Vent’anni fa moriva Alessandro Vigevani, umanista “poligrafo” del Novecento
Nella targa del lungoroggia che gli è stato dedicato a Udine, fra il liceo Stellini e la basilica della Madonna delle Grazie, il primo appellativo attribuito al docente e preside del liceo classico udinese, è quello di “umanista”. È stata l’associazione degli Stelliniani a volere che quello spazio cittadino fosse intitolato a lui

Nella targa del lungoroggia che gli è stato dedicato a Udine, fra il liceo Stellini e la basilica della Madonna delle Grazie, il primo appellativo attribuito ad Alessandro Vigevani, già docente e preside del liceo classico udinese, è quello di “umanista”. È stata l’associazione degli Stelliniani a volere che quello spazio cittadino, che costituisce forse l’unico lungoroggia italiano battezzato con un nome, fosse intitolato a lui e la qualifica di ‘umanista’ era senz’altro la più idonea ad esprimerne la vastità e profondità di interessi.
Alessandro Vigevani, nato a Firenze da padre piacentino e madre apuana il 15 settembre 1914 e morto a Udine il 4 novembre 2005, è stato effettivamente un umanista, perché non vi è campo della cultura, sia dotta che popolare, che egli non abbia attraversato e di cui non sia rimasta traccia nei suoi interventi.

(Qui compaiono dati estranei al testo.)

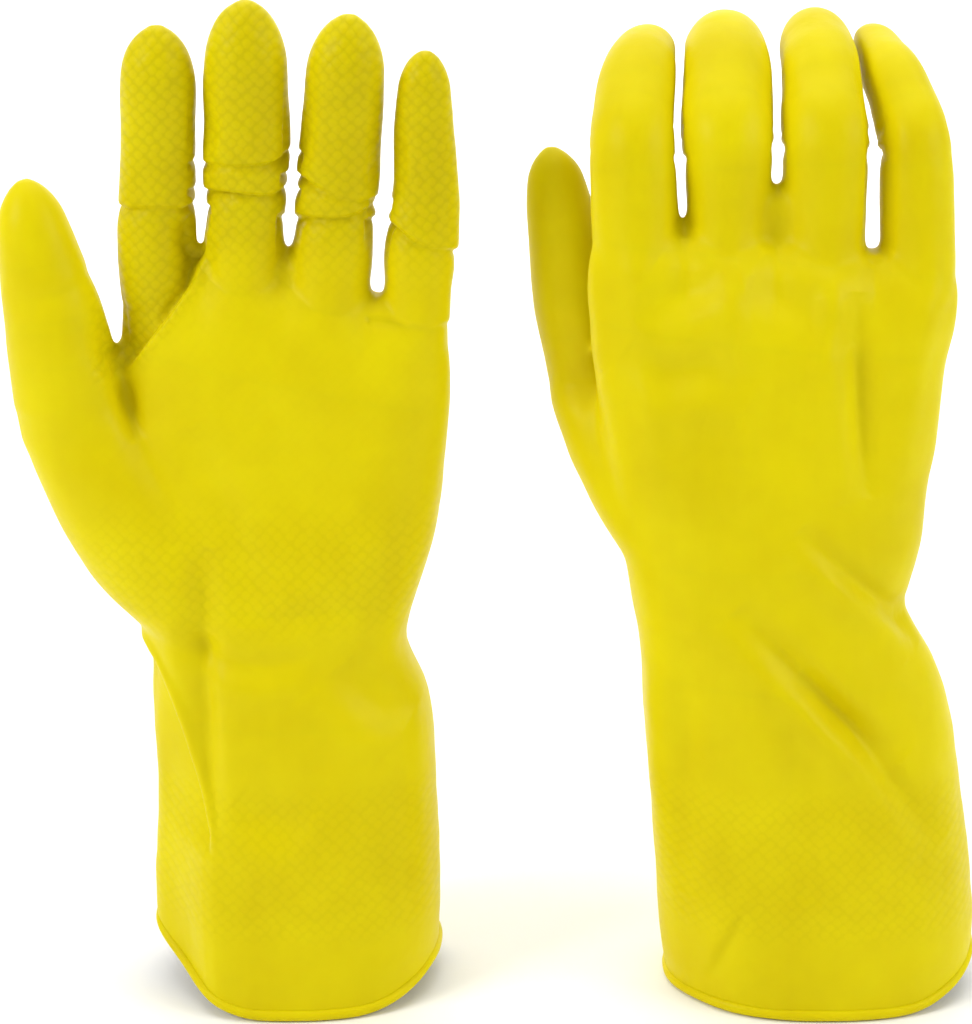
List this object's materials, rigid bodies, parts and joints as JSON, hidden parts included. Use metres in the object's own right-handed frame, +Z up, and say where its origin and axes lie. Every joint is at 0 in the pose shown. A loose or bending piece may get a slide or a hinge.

L’unica definizione che potrebbe offrirne un ritratto più esaustivo sarebbe, probabilmente, quella di ‘poligrafo’, cioè di autore versatile e impegnato nella trattazione degli argomenti più diversi ed è con questa che desideriamo rendergli omaggio nel ventennale della sua scomparsa.
Trasferitosi a Udine, al seguito della famiglia, nel primo dopoguerra, Vigevani ha fatto di questa terra la patria adottiva, tanto da diventare uno dei principali studiosi e divulgatori della friulanità in ogni suo aspetto, da quello storico a quello etnografico e sportivo. Conseguita la maturità classica nel 1932 proprio allo Stellini, intraprese gli studi universitari alla Normale di Pisa, dove si laureò con il massimo di voti in filologia classica a ventidue anni non ancora compiuti, per diventare, tre anni più tardi, dottore in giurisprudenza all’Università di Padova.
Da allora e dopo aver combattuto come tenente dell’VIII reggimento alpini in Albania (la sua divisa è conservata nella sezione dell’A.N.A. di piazza Libertà), la sua vita professionale assunse i tratti di un continuo pellegrinaggio culturale fra l’Italia e l’estero, come se la dimensione del poligrafo avesse trovato naturale corrispondenza in quella del ‘viaggiatore’.
Tra l’uno e l’altro di quegli spostamenti - che lo portarono, nelle vesti di lettore o di direttore degli istituti italiani di cultura all’estero, da Bucarest a Istanbul, da Budapest a Madrid, da Vienna a Stoccarda - trovò il tempo per dare alle stampe opere dal contenuto più vario. Dal libro Memorie di un fedele dell’Associazione Calcio Udinese, una sorta di ‘Alla ricerca del tempo perduto’ dedicata alla squadra del cuore, alla traduzione delle Vite dei dodici Cesari di Svetonio, con numerose digressioni dalla linguistica all’attualità e uno sguardo sempre attento all’ecologia. Esiste, poi, un apporto più specifico che egli ha dato alle sorti della ‘Piccola Patria’ e dal quale, dieci anni fa, Gianfranco Ellero ha tratto ispirazione per curare un opuscolo dal titolo Per l’autonomia del Friuli. Il pensiero e il contributo di Alessandro Vigevani. In quell’opera venne ripercorsa la militanza di Vigevani nel ‘Movimento popolare friulano per l’autonomia regionale’, accanto a personaggi come D’Aronco, Pasolini e Tessitori, e sottolineato il ruolo che ebbe un suo saggio del 1946, primo capitolo del volume La Regione del Friuli, nel persuadere i padri costituenti circa l’esigenza di conferire la dignità di regione a questa terra.
Ma il profilo di Vigevani non sarebbe completo se, accanto alla sua poliedrica attività di scrittore, non considerassimo quella di pubblicista, che lo vide collaboratore di varie testate fra cui il ‘Messaggero’, e di conferenziere, in cui la raffinata abilità dialettica e il ricco repertorio di citazioni gli consentivano di essere un relatore particolarmente brillante, oltre che dotato di un’indipendenza di giudizio che educava alla libertà di pensiero e smentiva ogni luogo comune.
Anche per ricordare questi aspetti della sua personalità, il prossimo 9 dicembre la Biblioteca civica udinese, alla quale i figli Enrico, Luisa e Alberto hanno donato buona parte del grande archivio paterno, esporrà alcuni suoi libri e ospiterà un incontro organizzato dagli Stelliniani.